Это был наш сторож с Кунцевского завода Иван Петрович Курукин. Мы обнялись, поцеловались
— Я угощаю!
— Я.
Мне пришлось заплатить за этот заказ, а Курукин рассказал свою жизнь, что заработки все меньше и меньше, что за одну должность официанта он заплатил кому надо целую тысячу рублей, что не было удачи, большого заработка ни в один, пожалуй, год с тех времен. Скопить тоже много не пришлось — семья большая. Мы пожелали друг другу удачи, и уже в сером московском рассвете я расстался с Иваном Петровичем навсегда.
Курсы подготовки в вуз
Тетка, у которой я жил в Кунцеве, не вошла в мою жизнь ни единым словом совета, желания, требования.
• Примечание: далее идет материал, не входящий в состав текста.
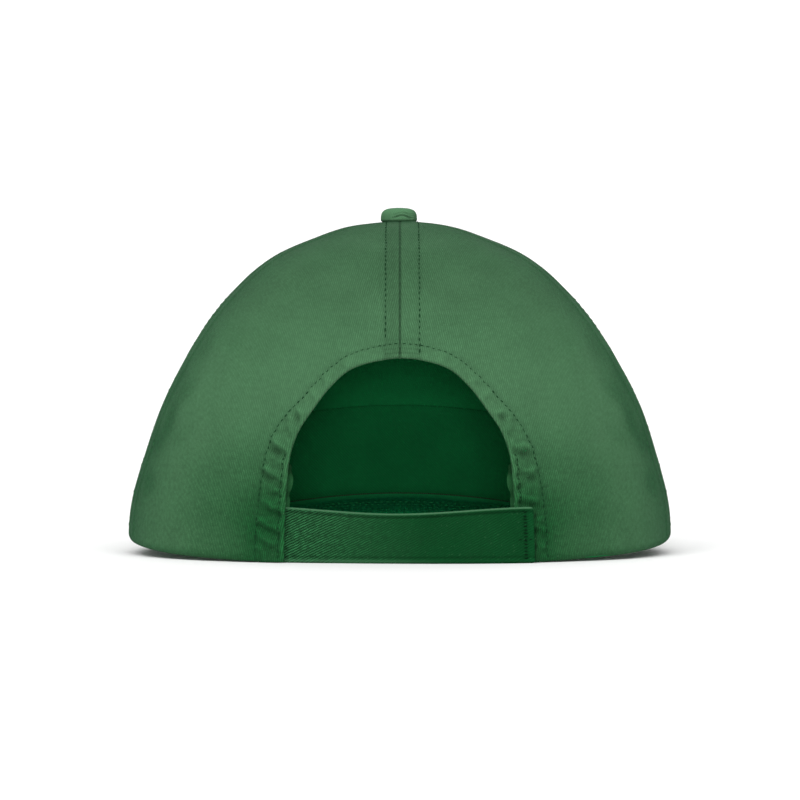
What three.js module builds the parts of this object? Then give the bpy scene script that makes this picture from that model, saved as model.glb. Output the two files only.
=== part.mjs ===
// Five panel cap with a curved peak, a covered button on top and a touch-fastening strap across the opening at
// the back. It stands on the bottom edge of its strap and on both sides of its peak, with the ground at z = 0.
// Units are millimetres and degrees. +Y points to the peak, +X to the wearer's right and +Z up.
import * as THREE from "three";

// Crown: a dome about the Z axis. Azimuth 0 is the forehead, 90 the right ear and 180 the back of the head.
const CROWN_WIDTH = 204.5; // across the outside of the rim
const CROWN_FRONT_REACH = 94; // from the axis to the forehead
const CROWN_BACK_REACH = 88; // from the axis to the back of the rim
const CROWN_HEIGHT = 124.3; // from the ground to the cloth under the button
const STANCE_ANGLE = 4; // slope of the rim above the ground, rising to the front
const RIM_BEND = 1.25; // how much later than evenly the rim rises towards the front, where 1 is even
const TOP_HOLE_RADIUS = 3.2; // where the panels leave room for the button's shank
const PANEL_CLOTH = 1.2;
const HEM_CLOTH = 2; // the back panels' folded edge round the opening
const FRONT_SEAM_ANGLE = 52; // azimuth of the seams between the front and side panels
const BACK_SEAM_ANGLE = 102; // azimuth of the seams between the side and back panels
const SEAM_GAP = 0.3; // between neighbouring edges
const LAYER_GAP = 0.45; // between cloths that lie on each other
const LEVEL_EDGE_SHARE = 0.08; // how far up the climb the rim's edge stays level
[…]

Мне просто было дано место в ее двухкомнатной казенной квартире при больнице, где тетка работала много лет. Тетка — вологжанка, уехавшая на Бестужевские курсы. Но курсы эти не устроились, и она получила сестринское медицинское образование. У нее были и какие-то прогрессивные знакомства. Но к 24-му году всех ее друзей войны и революция разметали по всему свету, и тетка одиноко держалась если не за прогрессивные принципы и взгляды, то за опытность, квалификацию медицинской сестры, которой, впрочем, все осточертело — и медицина и жизнь.